22 Responses to “Pasta “Lecce””
  1. Denise | Chez Danisse Says:

    I just love that the two of you followed the sun, and your pasta dish looks fantastic.

  2. Kath Says:

    Ooh I haven’t tried it in a food processor before. I will next time. I have given up with my pasta machine though, too frustrating. I have reverted to my friend the rolling pin.

  3. JP & Lynn Evans Says:

    You continue to inspire us all Nancy, thank you so much!

  4. Michele | Cooking At Home Says:

    What a wonderful trip you both had! That golden pasta looks so delightful–this recipe is surely a must-make for me.

  5. Maggie Says:

    Nancy, I so enjoy your story-telling!!! I can picture it all. The pasta sounds wonderful! Makes me want to get in the kitchen now!!

  6. Heather Says:

    Your pasta dish looks like the sun you were chasing down, it’s beautiful! This is just the recipe I needed, a perfect summer dish. Thank you Nancy.

  7. Barbara Says:

    Wonderful pasta dish, Nancy. Nothing better than homemade pasta mixed with simple, fresh ingredients. Imagine the mint addition was a result of Lecce’s proximity to Greece.
    I’ve copied the pasta recipe…love that color.

  8. goodfoodmatters Says:

    Kath–I have never worked well with the rolling pin–kudos to you!

    Heather–this pasta recipe was far superior to my first trial. The food processor worked like a charm. So did all those egg yolks. This comes closer to the golden pasta we enjoyed in Rome.

    Barbara–you are so right—the Greek influence was definitely there.

  9. rhonda Says:

    Great looking recipe and I love the restaurant! Looks like they had a lot of great fresh seafood too!

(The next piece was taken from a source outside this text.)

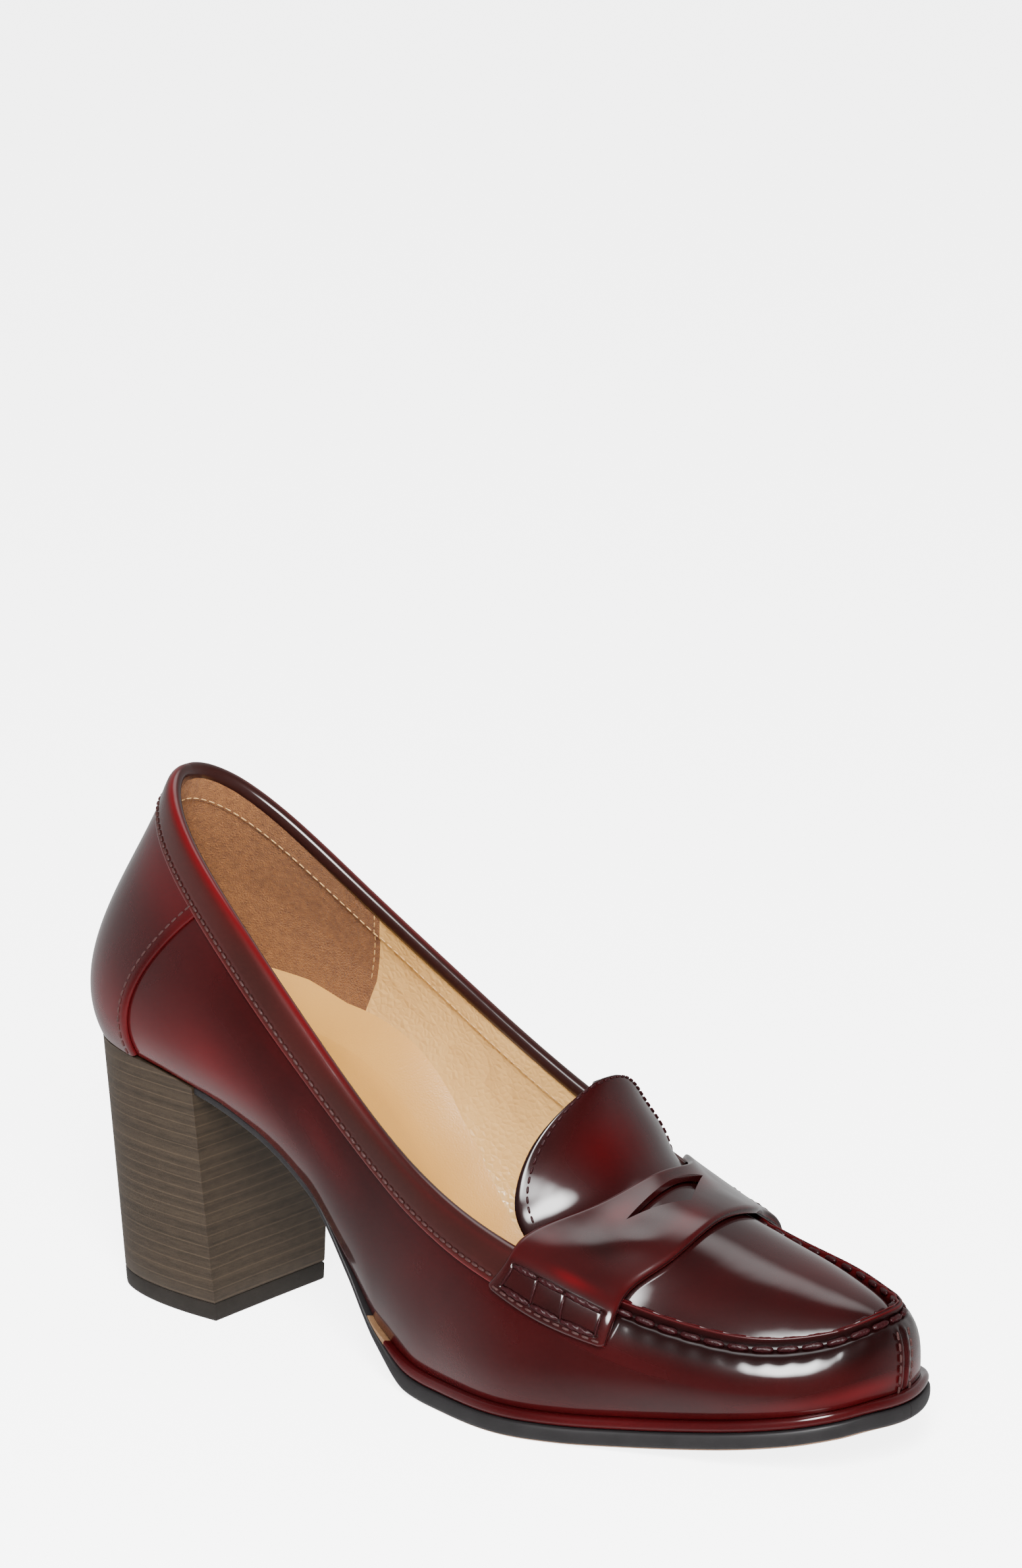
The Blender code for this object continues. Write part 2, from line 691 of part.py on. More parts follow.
def seat_outline(share):
    """Head of the heel, on the feather line: share 0 at its back, 1 at the breast."""
    last = float(turn_at(BREAST_TOP, FEATHER.low, FEATHER.high))
    first = 0.03
    turns = first + (last - first) * share
    return plate(turns, 0.0)


def heel_section(share, rise):
    """Edges of the heel's section: rise 0 at the floor, 1 under the seat."""
    foot_x, foot_half = heel_outline(share)
    outer, inner = seat_outline(share)
    edges = []
    for side, seat in ((-1.0, outer), (1.0, inner)):
        seat = seat.copy()
        seat[..., 2] -= GAP
        foot = np.stack([foot_x, side * foot_half, np.zeros_like(foot_x)], axis=-1)
        edges.append(foot + (seat - foot) * rise)
    return edges


def make_heel_stack():
    share = np.linspace(0.045, 1.0, 17)
    foot = heel_section(share, (TOP_LIFT + GAP) / SEAT_HEIGHT)
    head = heel_section(share, 1.0)
    over = across_plate(head, lambda x: feather_height(x) - GAP, 3)
    under = across_plate(foot, level(TOP_LIFT + GAP), 3)
    return shell("heel_stack", over, under, False, STACK_BROWN, 0.45)


def make_top_lift():
    share = np.linspace(0.045, 1.0, 17)
    foot = heel_section(share, 0.0)
    head = heel_section(share, TOP_LIFT / SEAT_HEIGHT)
    over = across_plate(head, level(TOP_LIFT), 3)
    under = across_plate(foot, level(0.0), 3)
    return shell("top_lift", over, under, False, CHARCOAL, 0.6)


def centre_on_box(pieces, guides):
    """Moves every mesh so that the origin is under the middle of the shoe's box."""
    points = np.array([vertex.co[:] for piece in pieces for vertex in piece.data.vertices])
    middle = 0.5 * (points.min(axis=0) + points.max(axis=0))
    for piece in pieces + guides:
        for vertex in piece.data.vertices:
            vertex.co.x -= middle[0]
            vertex.co.y -= middle[1]


strap = make_strap()
slot_cutter = make_slot_cutter()
cut(strap, slot_cutter)
shoe = [
    make_outsole(),
    make_welt(),
    make_heel_stack(),
    make_top_lift(),
    make_insole(),
    make_upper(),
    make_counter(),
    make_collar_band(),
    make_apron(),
    strap,
]
centre_on_box(shoe, [slot_cutter])
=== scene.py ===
import math

import bpy
import numpy as np
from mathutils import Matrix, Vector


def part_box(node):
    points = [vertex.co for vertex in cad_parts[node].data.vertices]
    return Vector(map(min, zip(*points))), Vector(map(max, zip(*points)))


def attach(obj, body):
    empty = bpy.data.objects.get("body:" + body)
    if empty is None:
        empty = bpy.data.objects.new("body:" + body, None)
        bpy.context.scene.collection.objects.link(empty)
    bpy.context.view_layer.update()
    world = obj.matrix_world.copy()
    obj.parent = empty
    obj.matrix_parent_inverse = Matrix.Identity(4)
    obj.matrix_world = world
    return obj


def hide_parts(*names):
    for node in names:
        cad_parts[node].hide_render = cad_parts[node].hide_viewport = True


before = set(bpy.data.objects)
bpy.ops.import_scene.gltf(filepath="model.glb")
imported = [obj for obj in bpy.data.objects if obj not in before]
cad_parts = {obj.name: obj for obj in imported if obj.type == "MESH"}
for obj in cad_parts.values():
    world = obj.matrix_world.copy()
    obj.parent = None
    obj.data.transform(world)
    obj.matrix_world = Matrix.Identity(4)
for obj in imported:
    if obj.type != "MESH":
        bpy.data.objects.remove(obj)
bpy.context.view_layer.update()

# Upper. One hollow wall of burgundy leather about 2 mm thick, pulled over the
# last and joined up the front of the toe. Its front edge stands up as the outer
# ply of the moccasin seam. The last's two rails are shared by all the pieces.
MM = 0.001
# Lengths are in mm from the last's own zero, which the frame's heel and sole give
BREAST_GAP_X = 42.1
breast_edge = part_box("outsole")[0].x / MM
lift_low, lift_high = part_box("top_lift")
HOME = np.array([BREAST_GAP_X - breast_edge, -0.5 * (lift_low.y + lift_high.y) / MM, 0.0])
LENGTH = 220.0
BALL_WIDTH = 80.0
SEAT_HEIGHT = 63.0
BACK_HEIGHT = 126.0
BALL_STACK = 6.7
TOE_SPRING = 10.0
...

I’ve actually never made homemade pasta, but I may give this a go. Will have to resort to the rolling pin though.
    Thanks, can’t wait to hear more about the trip!

  10. fluffy Says:

    unquestionably greek influenced…gorgeous dish !

  11. Renee Says:

    Amazing. This makes me want to buy a pasta machine and recreate. It also makes me long for Italy. Mmmm….

  12. Tammy Says:

    I hate to admit it but I’ve never made pasta. I do have one of those terrific pasta machines that has never been opened and my grandfather’s drying rack. I must try this.

  13. goodfoodmatters Says:

    Tammy, it wasn’t until just a few years ago that I finally did it. It was fun, and much easier than anticipated. Go for it!

  14. Magda Says:

    You must have had a wonderful time in Italy. Should have gone to Greece too ;)
    Love your pasta dish Nancy. Very familiar flavors.

  15. Adri Says:

    Che bonta! What a glorious dish. Isn’t it something how the freshest simple ingredients come together to make truly magnificent and supremely satisfying food? And a fine extra virgin olive oil is surely the icing on the proverbial cake!

    This is my first visit to your site, and I will now be aaregular reader. Complimenti!!

  16. Teresa, foodonfifth.com Says:

    Nancy, what a great sounding adventure in Italy eating and sightseeing. What could be better than both of those things during the summer?
    Your pasta is very lovely…the color and texture…not to mention the finished dish. Magnifico!

  17. goodfoodmatters Says:

    Hi Magda–If I’d had more time, I would have gone to Greece. But I suspect that will be an adventure all of its own, sometime in the future.

    Adri-many thanks for the visit–I look forward to exploring your site, too.

    T–not much could be better-can’t wait to see you and share our varying adventures in food.

  18. Wendy Says:

    That is a gorgeous dish!

  19. Beth Says:

    I haven’t spent much time in the south of Italy, and you’re doing a great job selling me on Lecce!

    Your pasta looks gorgeous – nicely done.

  20. Patricia Says:

    What beauteous bowls of summer pasta!
    I can’t believe how easy it is to make the dough in the food processor. Who knew?

  21. Juliana Says:

    Wow, homemade pasta…looks fabulous and so refreshing with the fresh veggies.
    I love the idea of following the sun :)
    Hope you are having a lovely weekend Nancy!

  22. Alyce G. Irwin Says:

    Special note: The exact proportion of flour-to-liquid needed for proper pasta dough consistency will vary slightly each time, depending on ambient humidity, flour moisture content, etc. Therefore when preparing the dough, you may need to add a little flour, or else a little bit of water, in order to get the right consistency for successful rolling and cutting.